G-7 reiterates pledge to use policy tools to shore up markets but stops short of action

Policymakers indicate willingness to use fiscal and monetary tools to shield economies from coronavirus impact

(FILES) In this file photo taken on February 12, 2020 US Secretary of the Treasury Steven Mnuchin attends a hearing of the Senate Finance Committee on Capitol Hill,in Washington, DC. Finance ministers and central bank chiefs from G7 countries will hold talks Tuesday amid rising global uncertainty over the coronavirus epidemic, the US Treasury said March 2, 2020. US Treasury Secretary Steven Mnuchin and Federal Reserve Chairman Jerome Powell "will lead a call with their G7 counterparts tomorrow morning," the department confirmed in a statement.
 / AFP / Brendan Smialowski

Finance chiefs from the Group of Seven countries said they are ready to act to shelter their economies from the spreading coronavirus, though they stopped short of spelling out what specific measures they would put into place.

“We, G7 Finance Ministers and Central Bank Governors, are closely monitoring the spread of Covid-19 and its impact on markets and economic conditions,” the G7’s finance ministers and central bankers said in a statement on Tuesday following a rare conference call. “We reaffirm our commitment to use all appropriate policy tools to achieve strong, sustainable growth and safeguard against downside risks.”

Policymakers are under pressure to back up their recent pledges to shield markets and economies from the China-borne virus amid mounting warnings that its spread is propelling the world economy towards its worst year since the 2009 recession.

“G7 finance ministers are ready to take actions, including fiscal measures where appropriate, to aid in the response to the virus and support the economy during this phase,” the statement said.

US stock market futures retraced earlier gains on the news while US 10-year Treasury yields firmed slightly to around 1.13 per cent. Fed funds futures are pricing about 45 basis points of rate easing by the end of March.

While Australia and Malaysia cut interest rates on Tuesday, investors are looking to the Federal Reserve and major counterparts to do the same, perhaps outside of their normal meeting schedule and in a co-ordinated fashion.

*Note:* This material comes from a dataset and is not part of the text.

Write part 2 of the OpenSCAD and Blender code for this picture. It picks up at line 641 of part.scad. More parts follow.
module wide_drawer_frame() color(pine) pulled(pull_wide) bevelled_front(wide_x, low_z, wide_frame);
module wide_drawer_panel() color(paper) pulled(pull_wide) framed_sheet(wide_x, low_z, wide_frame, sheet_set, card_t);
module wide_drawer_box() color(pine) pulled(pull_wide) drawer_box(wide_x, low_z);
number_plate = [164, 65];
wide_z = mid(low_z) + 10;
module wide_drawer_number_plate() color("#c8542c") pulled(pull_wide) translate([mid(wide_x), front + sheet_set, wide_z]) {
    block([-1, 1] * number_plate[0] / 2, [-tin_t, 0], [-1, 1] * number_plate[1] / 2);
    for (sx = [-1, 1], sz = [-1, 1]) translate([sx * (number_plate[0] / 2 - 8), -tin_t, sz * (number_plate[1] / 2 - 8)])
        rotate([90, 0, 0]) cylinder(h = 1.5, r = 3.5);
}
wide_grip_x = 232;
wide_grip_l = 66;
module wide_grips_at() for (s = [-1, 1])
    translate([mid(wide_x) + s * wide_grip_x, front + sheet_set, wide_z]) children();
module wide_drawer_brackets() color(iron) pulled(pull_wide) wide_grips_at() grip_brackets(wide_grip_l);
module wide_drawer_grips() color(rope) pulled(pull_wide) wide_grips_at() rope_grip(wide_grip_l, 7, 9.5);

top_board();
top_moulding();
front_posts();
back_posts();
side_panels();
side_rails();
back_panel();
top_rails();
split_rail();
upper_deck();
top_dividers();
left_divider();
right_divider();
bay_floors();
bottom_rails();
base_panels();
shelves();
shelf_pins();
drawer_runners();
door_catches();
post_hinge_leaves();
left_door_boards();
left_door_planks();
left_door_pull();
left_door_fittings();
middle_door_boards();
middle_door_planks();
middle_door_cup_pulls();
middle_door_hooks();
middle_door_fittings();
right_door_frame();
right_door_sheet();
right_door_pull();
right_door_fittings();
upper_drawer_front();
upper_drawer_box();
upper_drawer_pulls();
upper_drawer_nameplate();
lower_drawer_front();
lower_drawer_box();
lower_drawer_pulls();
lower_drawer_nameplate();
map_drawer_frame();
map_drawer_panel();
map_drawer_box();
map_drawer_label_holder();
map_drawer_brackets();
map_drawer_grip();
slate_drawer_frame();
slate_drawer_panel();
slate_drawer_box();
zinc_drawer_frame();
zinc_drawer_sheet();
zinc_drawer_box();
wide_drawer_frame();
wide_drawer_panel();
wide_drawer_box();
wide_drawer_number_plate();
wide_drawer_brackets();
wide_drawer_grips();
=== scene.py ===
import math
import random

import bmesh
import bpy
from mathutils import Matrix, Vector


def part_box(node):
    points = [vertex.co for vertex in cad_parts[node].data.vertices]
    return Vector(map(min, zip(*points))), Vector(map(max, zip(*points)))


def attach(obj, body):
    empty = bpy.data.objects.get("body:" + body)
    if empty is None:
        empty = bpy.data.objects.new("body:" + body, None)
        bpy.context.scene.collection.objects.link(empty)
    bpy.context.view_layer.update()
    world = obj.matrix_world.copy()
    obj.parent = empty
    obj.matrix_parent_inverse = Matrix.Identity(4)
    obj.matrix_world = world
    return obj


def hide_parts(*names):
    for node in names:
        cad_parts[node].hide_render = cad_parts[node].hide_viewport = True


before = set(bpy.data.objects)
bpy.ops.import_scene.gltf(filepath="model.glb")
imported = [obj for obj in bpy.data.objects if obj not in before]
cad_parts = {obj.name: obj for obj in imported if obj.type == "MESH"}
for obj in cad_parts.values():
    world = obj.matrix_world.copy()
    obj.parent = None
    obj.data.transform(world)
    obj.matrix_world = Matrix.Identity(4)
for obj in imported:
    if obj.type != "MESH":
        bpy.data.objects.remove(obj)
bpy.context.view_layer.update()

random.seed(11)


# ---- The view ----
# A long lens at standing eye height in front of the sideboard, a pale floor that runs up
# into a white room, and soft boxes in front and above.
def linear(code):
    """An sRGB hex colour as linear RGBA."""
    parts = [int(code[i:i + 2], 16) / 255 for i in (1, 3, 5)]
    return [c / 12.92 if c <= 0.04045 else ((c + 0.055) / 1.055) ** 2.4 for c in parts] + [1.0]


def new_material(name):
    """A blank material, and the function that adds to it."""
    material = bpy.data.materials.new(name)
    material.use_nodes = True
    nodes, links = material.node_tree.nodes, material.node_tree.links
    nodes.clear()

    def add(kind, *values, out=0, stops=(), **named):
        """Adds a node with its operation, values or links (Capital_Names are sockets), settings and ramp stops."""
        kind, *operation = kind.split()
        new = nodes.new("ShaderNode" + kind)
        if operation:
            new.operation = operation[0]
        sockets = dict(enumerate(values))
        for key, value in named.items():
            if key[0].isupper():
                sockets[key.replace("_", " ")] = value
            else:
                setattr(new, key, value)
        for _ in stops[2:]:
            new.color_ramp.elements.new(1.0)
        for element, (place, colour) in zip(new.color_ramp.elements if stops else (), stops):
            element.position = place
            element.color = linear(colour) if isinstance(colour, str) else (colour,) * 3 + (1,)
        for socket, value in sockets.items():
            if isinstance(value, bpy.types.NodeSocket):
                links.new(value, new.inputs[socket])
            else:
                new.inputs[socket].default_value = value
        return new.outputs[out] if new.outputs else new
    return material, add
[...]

Money markets predict a high chance of a 50 basis-point cut from the Fed at or before its next meeting on March 17-18. Fed chairman Jerome Powell on Friday promised to “act as appropriate” to support the US’s longest-ever expansion, a statement which helped cushion stocks after their worst week since 2008.

Traders are also betting on a 10 basis-point cut from the European Central Bank and 25 basis points at the Bank of England. They also reckon the Bank of Canada will ease monetary policy on Wednesday.